Biohazard symbol on spectrum

Colorimetric Sensors Show True Colors of Hazardous Threats

Sept. 11, 2020
A new colorimetric sensor can detect chemicals at very low concentrations. The research holds promise for detecting invisible airborne threats.

With the worldwide coronavirus top of mind, scientists continue to develop new technology that can provide evidence-based guidance to quickly and accurately pinpoint potential environmental dangers.

In a study published in Advanced Science, scientists at Gwangju Institute of Science and Technology, Korea, are homing in on colorimetric sensors to intuitively reveal information about their environment through color changes.

In essence, the scientists found that combining a colorimetric sensor made up of M-13 bacteriophages with a highly lossy ultra-thin resonance promoter layer can improve the ability to detect chemicals at very low concentrations.

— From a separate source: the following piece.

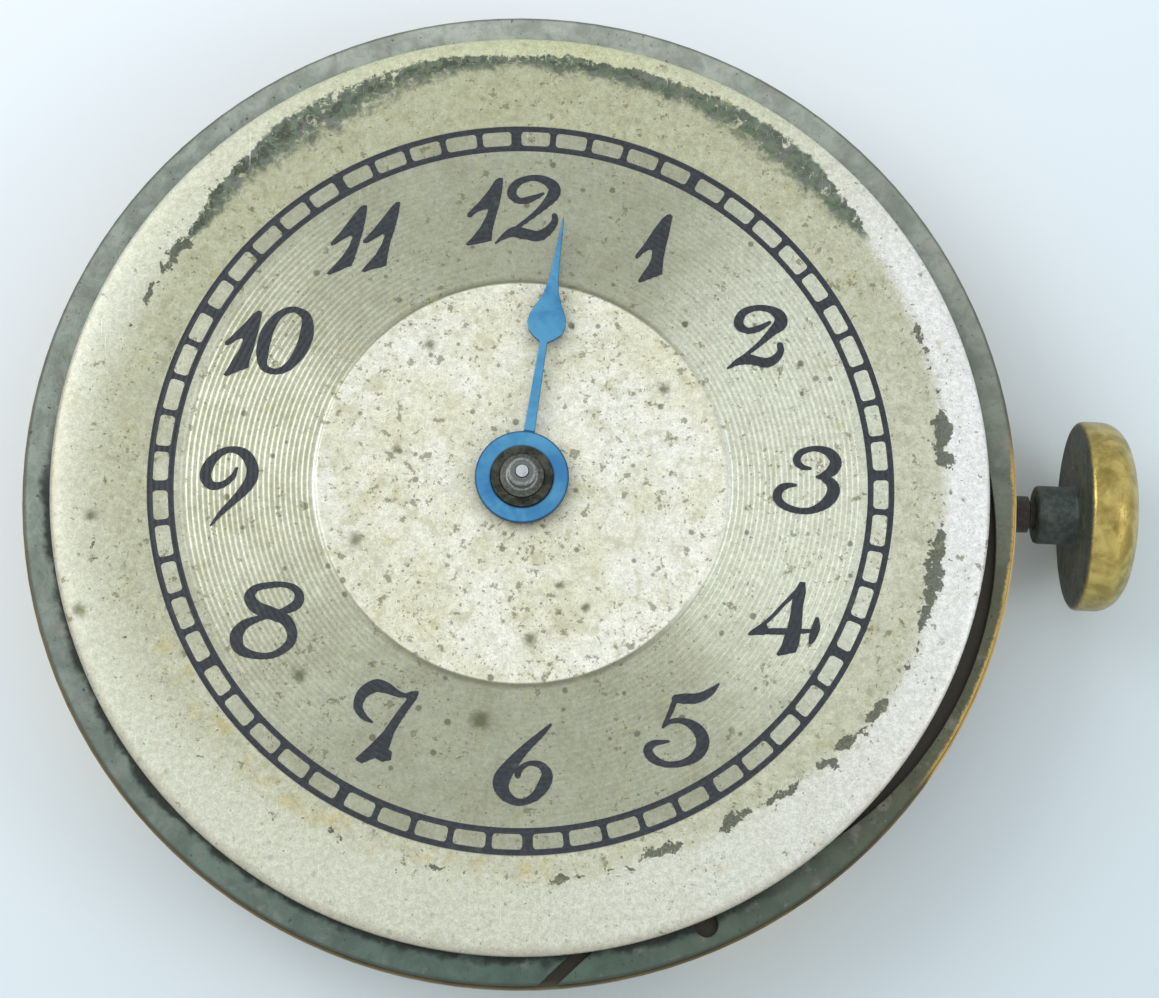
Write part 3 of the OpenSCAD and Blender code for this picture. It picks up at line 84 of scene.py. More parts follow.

These devices are especially attractive for their facility to detect the presence of harmful compounds, including airborne environmental pollutants.

The scientists point out that existing colorimetric sensors require complex structures with intricate fabrication procedures, and have slow response times and unsaturated colors. Instead, they developed a new version of the colorimetric sensor that’s made up of a thin layer of viruses known as M-13 bacteriophages. The scientists selected this nanometer-sized filamentous virus as a sensing layer because it can change color in response to changes in the environment.

Prof. Young Min Song, who led the study, described the M‐13 bacteriophages as being a dynamically responsive virus. “By using a highly lossy resonant promoter (HLRP) as the substrate, the spin‐coated M‐13 virus layer exhibits strong resonance even with ultrathin thickness variations, resulting in colorimetric behavior with enhanced chromaticity,” Song and his colleagues wrote. The engineered colorimetric indicator was designed with separate insensitive/sensitive areas, which revealed hidden patterns at high humidity, allowing intuitive perception of environmental changes. 

“Considering the complex refractive index changes, the responsive chromaticity was improved by optimizing the resonance area for the HLRP design, and wide chromatic responsivity was verified by performing the optimization process for various material combinations,” noted the scientists.

The sensors were tested against environmental variables, such as changes in humidity, and were exposed to various volatile organic chemicals and endocrine disrupting chemicals. The scientists reported that the new design of the colorimetric sensor enables the detection of chemicals at concentrations as low as tens of parts per billion.

The scientists project that with further research the adapted design of the colorimetric sensor will prove effective and scalable for a variety of real-world applications, including industrial and clinical settings. In particular, they stated it can be used in hazardous substance detection or assessing air quality.